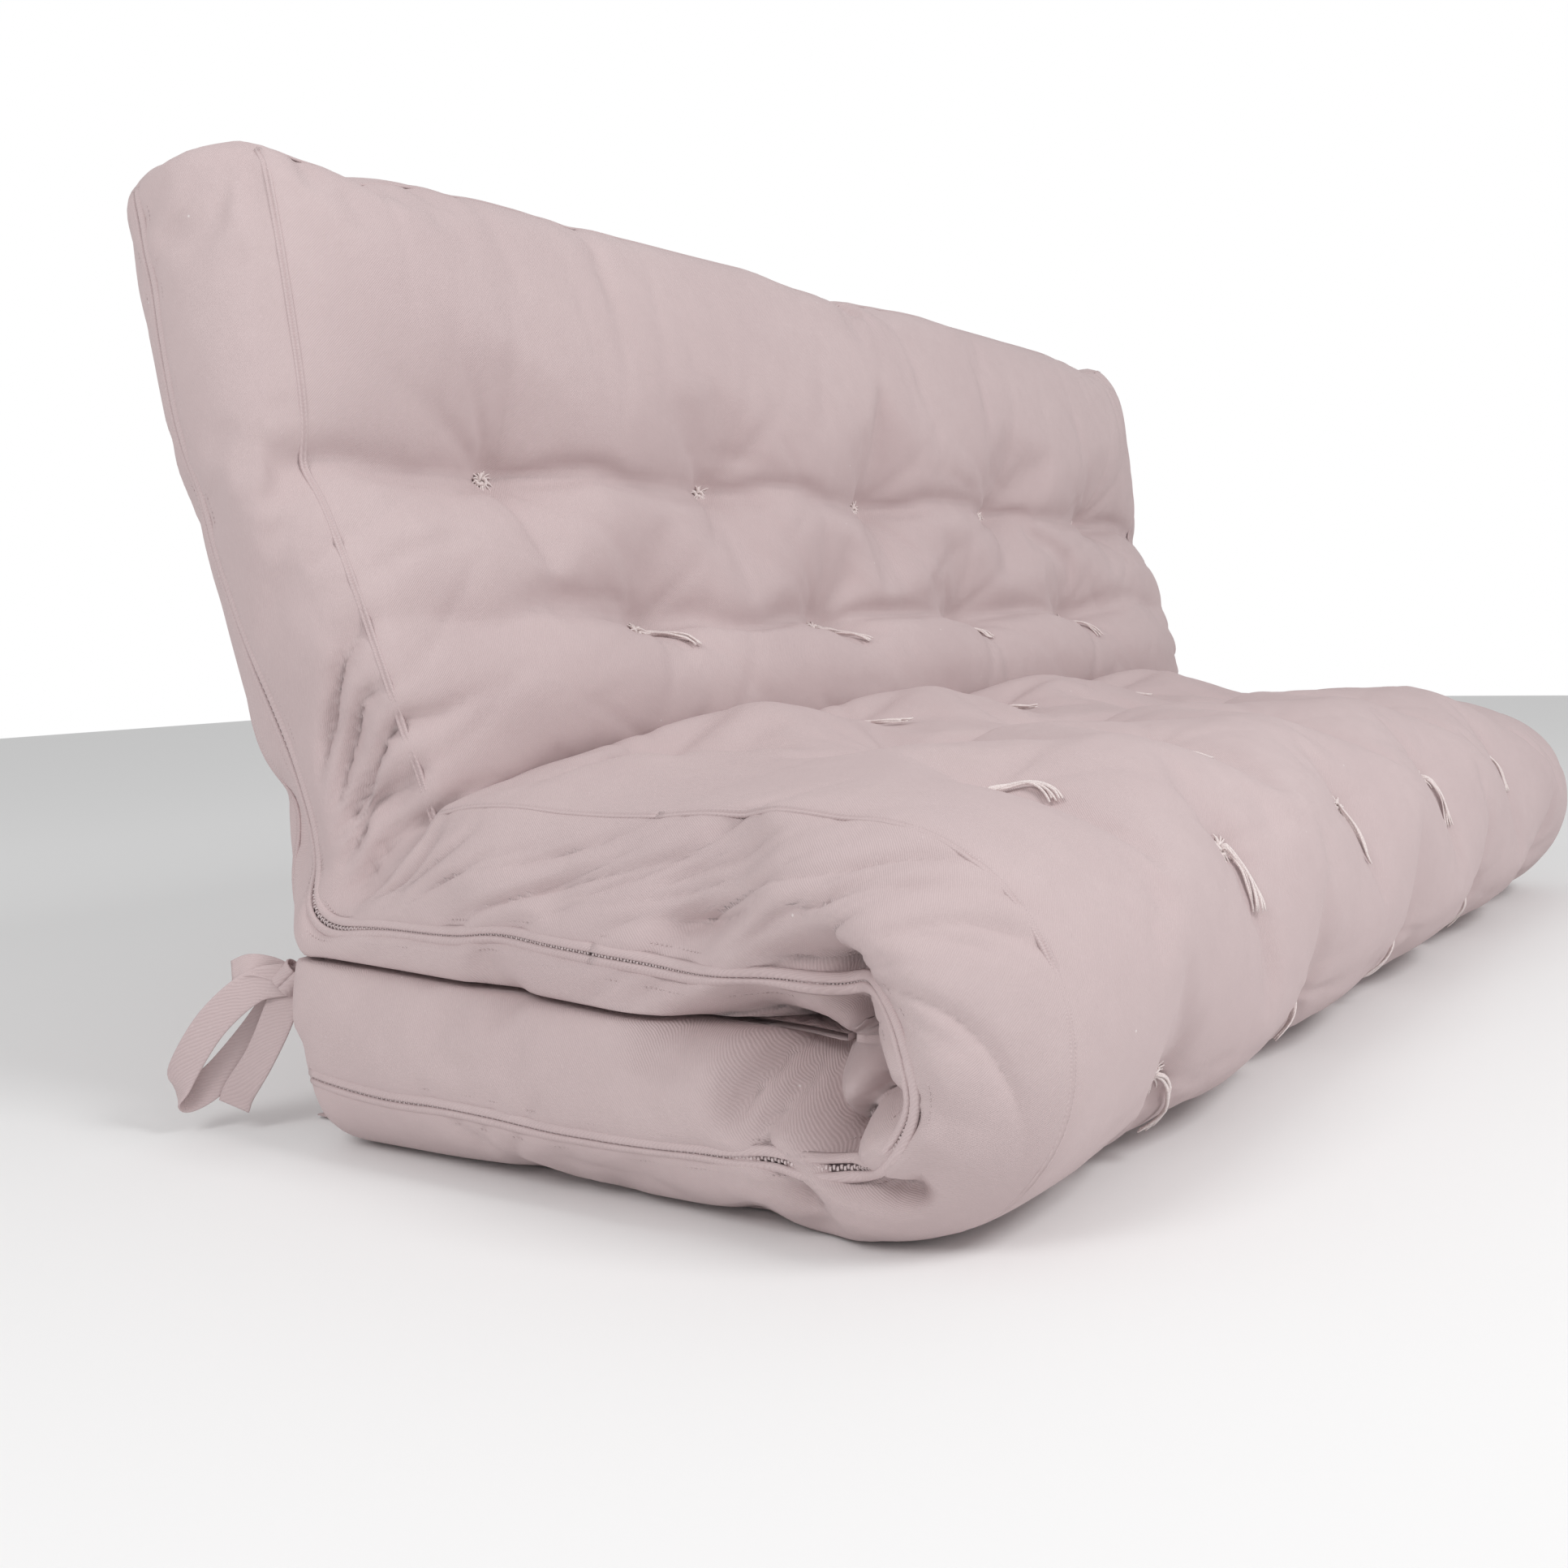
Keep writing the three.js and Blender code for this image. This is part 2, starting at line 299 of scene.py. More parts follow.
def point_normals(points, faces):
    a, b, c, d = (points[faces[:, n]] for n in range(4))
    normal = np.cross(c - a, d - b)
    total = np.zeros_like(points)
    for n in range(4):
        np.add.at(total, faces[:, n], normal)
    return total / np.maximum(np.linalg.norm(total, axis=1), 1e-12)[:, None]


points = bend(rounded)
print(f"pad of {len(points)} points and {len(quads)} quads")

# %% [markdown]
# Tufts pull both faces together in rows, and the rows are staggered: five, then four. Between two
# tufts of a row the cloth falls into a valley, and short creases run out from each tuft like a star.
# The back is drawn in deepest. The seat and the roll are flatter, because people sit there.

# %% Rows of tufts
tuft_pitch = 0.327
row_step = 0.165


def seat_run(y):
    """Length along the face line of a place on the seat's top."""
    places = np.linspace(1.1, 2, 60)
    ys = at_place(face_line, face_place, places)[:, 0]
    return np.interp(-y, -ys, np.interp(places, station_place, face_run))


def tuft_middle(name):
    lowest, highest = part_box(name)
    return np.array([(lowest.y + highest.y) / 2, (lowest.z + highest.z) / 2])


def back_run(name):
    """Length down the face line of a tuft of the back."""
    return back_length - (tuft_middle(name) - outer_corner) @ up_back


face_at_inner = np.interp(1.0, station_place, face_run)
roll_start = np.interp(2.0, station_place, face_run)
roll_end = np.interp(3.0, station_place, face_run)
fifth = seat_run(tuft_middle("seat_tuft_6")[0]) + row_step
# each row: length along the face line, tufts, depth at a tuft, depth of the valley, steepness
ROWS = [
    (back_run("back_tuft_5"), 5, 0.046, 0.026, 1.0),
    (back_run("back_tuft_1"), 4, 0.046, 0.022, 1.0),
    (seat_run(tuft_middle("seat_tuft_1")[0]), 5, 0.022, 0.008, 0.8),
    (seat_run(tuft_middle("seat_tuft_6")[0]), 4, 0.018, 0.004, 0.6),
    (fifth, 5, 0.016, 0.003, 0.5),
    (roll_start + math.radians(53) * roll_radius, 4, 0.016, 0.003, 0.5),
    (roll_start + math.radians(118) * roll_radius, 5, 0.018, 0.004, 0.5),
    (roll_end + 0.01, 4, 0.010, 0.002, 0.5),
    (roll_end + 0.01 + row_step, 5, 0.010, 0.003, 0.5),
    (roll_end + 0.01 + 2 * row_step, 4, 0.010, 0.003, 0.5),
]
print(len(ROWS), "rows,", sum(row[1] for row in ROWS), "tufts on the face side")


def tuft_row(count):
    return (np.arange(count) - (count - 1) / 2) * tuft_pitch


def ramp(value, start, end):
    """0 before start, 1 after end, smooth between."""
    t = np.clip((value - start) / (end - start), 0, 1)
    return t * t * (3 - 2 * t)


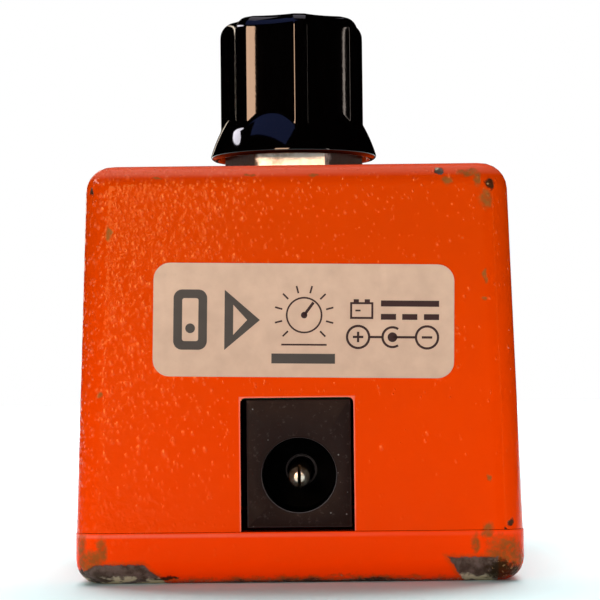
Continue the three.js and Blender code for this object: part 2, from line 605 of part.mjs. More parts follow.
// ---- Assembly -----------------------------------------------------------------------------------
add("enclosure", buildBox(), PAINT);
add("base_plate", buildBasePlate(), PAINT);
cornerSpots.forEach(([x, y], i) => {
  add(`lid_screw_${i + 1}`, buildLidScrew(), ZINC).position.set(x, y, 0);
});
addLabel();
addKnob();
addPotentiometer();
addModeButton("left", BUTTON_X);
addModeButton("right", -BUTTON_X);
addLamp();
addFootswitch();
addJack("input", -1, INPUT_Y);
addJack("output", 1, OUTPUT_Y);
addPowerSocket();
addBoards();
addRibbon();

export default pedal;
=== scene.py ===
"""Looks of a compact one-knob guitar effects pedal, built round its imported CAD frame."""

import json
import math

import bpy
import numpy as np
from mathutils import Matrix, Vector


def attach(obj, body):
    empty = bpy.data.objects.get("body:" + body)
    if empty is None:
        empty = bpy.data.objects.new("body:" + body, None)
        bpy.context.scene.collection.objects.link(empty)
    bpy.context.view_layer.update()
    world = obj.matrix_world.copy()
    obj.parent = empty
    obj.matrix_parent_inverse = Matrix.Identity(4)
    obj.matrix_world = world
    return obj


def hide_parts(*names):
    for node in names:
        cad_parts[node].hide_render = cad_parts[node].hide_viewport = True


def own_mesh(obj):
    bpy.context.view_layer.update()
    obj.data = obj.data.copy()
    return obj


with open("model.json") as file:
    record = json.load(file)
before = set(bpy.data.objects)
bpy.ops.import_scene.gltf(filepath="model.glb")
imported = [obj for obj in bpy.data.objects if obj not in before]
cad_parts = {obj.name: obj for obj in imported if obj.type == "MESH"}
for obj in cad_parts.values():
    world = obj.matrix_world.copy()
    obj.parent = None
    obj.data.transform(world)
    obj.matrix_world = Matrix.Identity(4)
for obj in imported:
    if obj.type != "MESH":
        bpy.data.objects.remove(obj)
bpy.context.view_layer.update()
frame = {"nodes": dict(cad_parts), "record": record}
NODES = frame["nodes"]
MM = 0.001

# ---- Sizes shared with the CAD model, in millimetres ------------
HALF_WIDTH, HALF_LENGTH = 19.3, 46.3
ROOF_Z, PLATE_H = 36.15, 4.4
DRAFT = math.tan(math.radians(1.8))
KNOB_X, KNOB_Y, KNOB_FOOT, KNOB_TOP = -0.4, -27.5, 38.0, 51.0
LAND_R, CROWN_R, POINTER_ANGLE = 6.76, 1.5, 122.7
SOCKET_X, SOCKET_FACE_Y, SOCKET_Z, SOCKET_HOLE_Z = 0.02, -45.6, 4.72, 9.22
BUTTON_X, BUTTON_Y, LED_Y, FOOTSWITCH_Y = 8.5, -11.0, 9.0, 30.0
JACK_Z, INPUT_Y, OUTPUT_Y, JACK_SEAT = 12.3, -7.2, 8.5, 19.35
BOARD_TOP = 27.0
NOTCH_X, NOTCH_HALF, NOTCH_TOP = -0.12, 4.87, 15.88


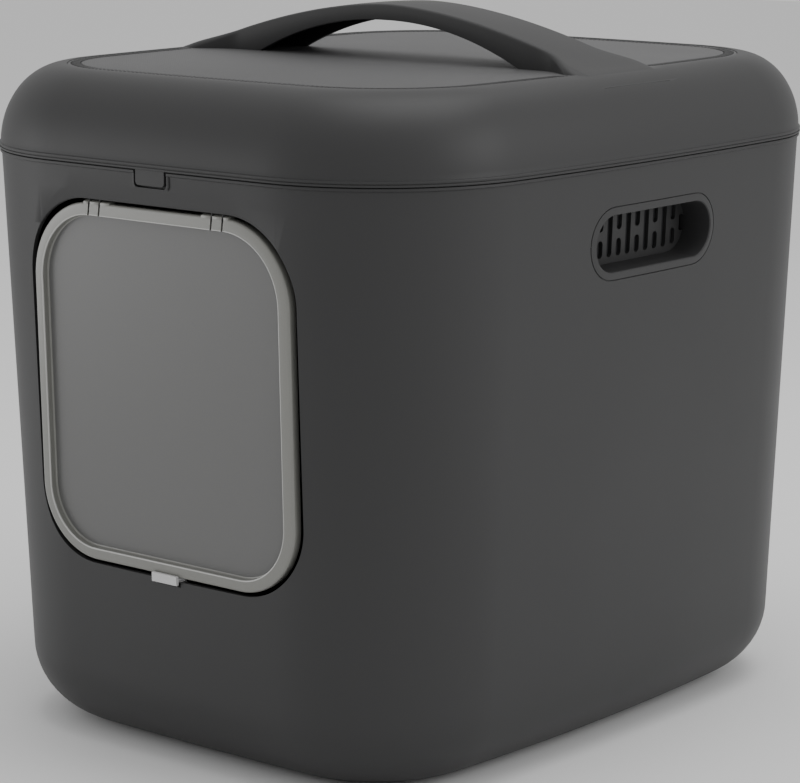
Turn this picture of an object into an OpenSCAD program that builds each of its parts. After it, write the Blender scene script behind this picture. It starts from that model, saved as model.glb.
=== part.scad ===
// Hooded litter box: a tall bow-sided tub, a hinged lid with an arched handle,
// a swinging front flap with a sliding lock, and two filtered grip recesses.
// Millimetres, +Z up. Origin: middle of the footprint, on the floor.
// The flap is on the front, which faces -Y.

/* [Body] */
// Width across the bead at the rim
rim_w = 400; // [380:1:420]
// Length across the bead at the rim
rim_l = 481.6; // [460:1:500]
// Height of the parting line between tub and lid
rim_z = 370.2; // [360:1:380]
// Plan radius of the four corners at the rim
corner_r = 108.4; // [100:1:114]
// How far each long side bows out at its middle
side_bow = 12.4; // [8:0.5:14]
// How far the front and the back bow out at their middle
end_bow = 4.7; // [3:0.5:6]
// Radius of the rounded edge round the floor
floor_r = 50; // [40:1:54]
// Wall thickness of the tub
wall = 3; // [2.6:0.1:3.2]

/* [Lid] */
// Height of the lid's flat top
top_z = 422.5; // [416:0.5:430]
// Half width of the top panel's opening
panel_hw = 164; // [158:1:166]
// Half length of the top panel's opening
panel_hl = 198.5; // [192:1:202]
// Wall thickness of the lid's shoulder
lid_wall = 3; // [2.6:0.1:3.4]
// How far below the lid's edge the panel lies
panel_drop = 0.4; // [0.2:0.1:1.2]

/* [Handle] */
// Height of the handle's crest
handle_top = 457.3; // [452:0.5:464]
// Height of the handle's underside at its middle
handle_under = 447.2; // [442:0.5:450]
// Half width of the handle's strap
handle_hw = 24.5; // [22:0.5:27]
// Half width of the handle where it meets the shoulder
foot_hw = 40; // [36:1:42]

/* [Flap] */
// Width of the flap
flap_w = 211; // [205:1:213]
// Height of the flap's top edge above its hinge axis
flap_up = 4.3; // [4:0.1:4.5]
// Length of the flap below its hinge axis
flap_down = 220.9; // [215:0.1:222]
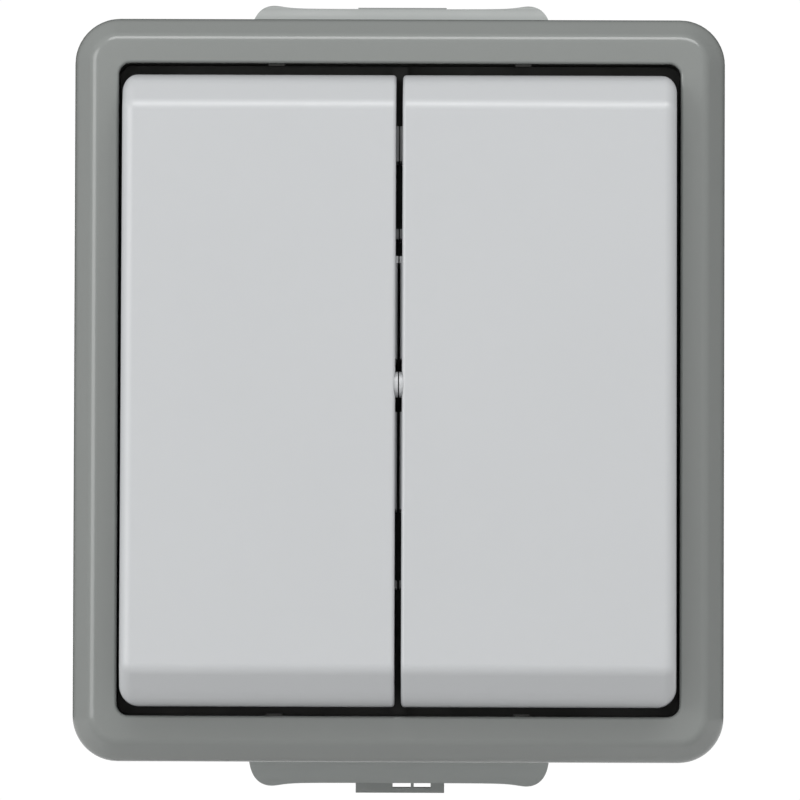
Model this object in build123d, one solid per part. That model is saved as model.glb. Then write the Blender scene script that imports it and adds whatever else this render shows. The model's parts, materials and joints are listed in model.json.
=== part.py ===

→ REQUEST
Return, please, the lines of the data from the first through the line containing "return total /", both kept, exactly as they stand and nothing more.

→ OUTPUT
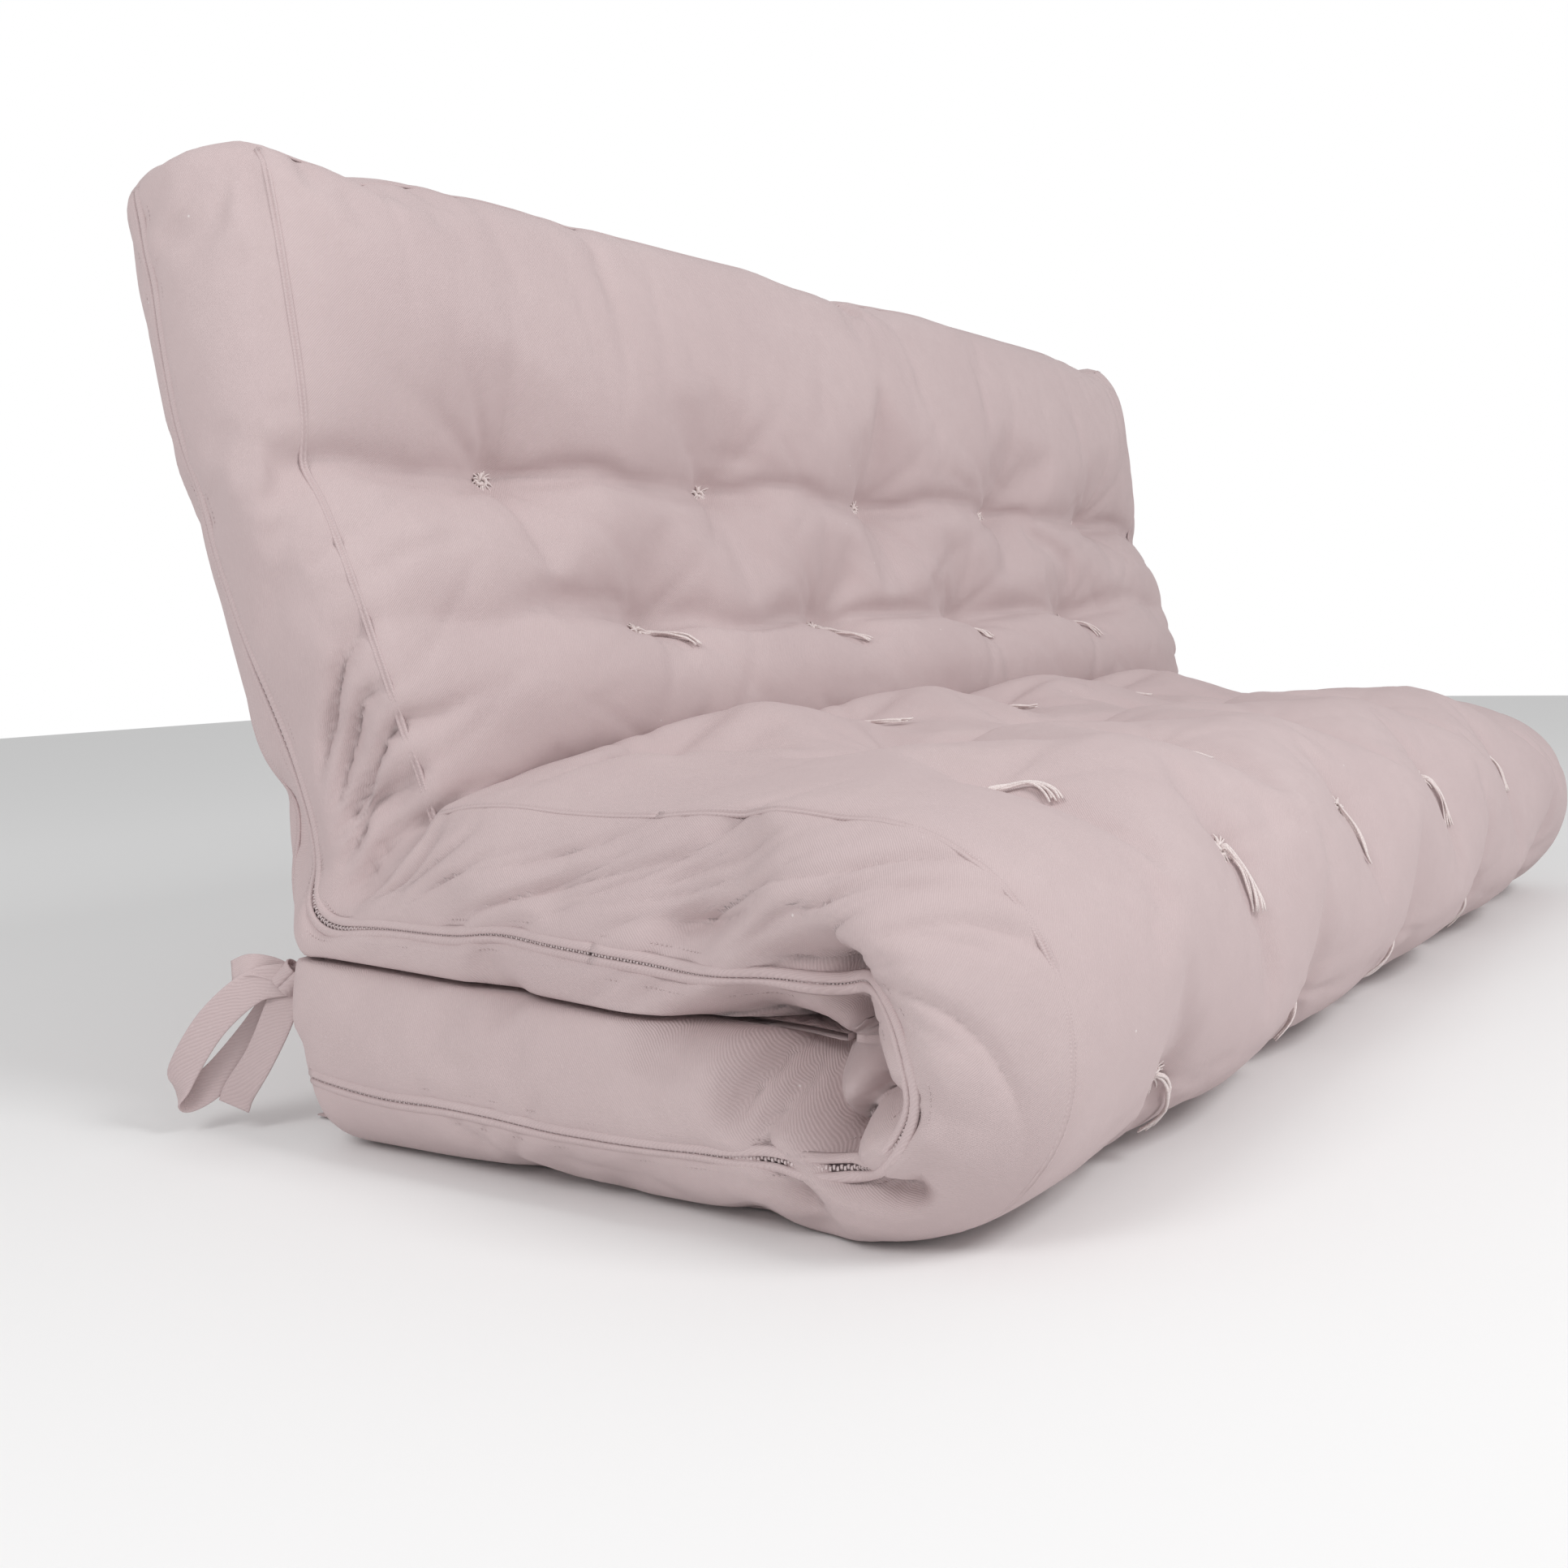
Keep writing the three.js and Blender code for this image. This is part 2, starting at line 299 of scene.py. More parts follow.
def point_normals(points, faces):
    a, b, c, d = (points[faces[:, n]] for n in range(4))
    normal = np.cross(c - a, d - b)
    total = np.zeros_like(points)
    for n in range(4):
        np.add.at(total, faces[:, n], normal)
    return total / np.maximum(np.linalg.norm(total, axis=1), 1e-12)[:, None]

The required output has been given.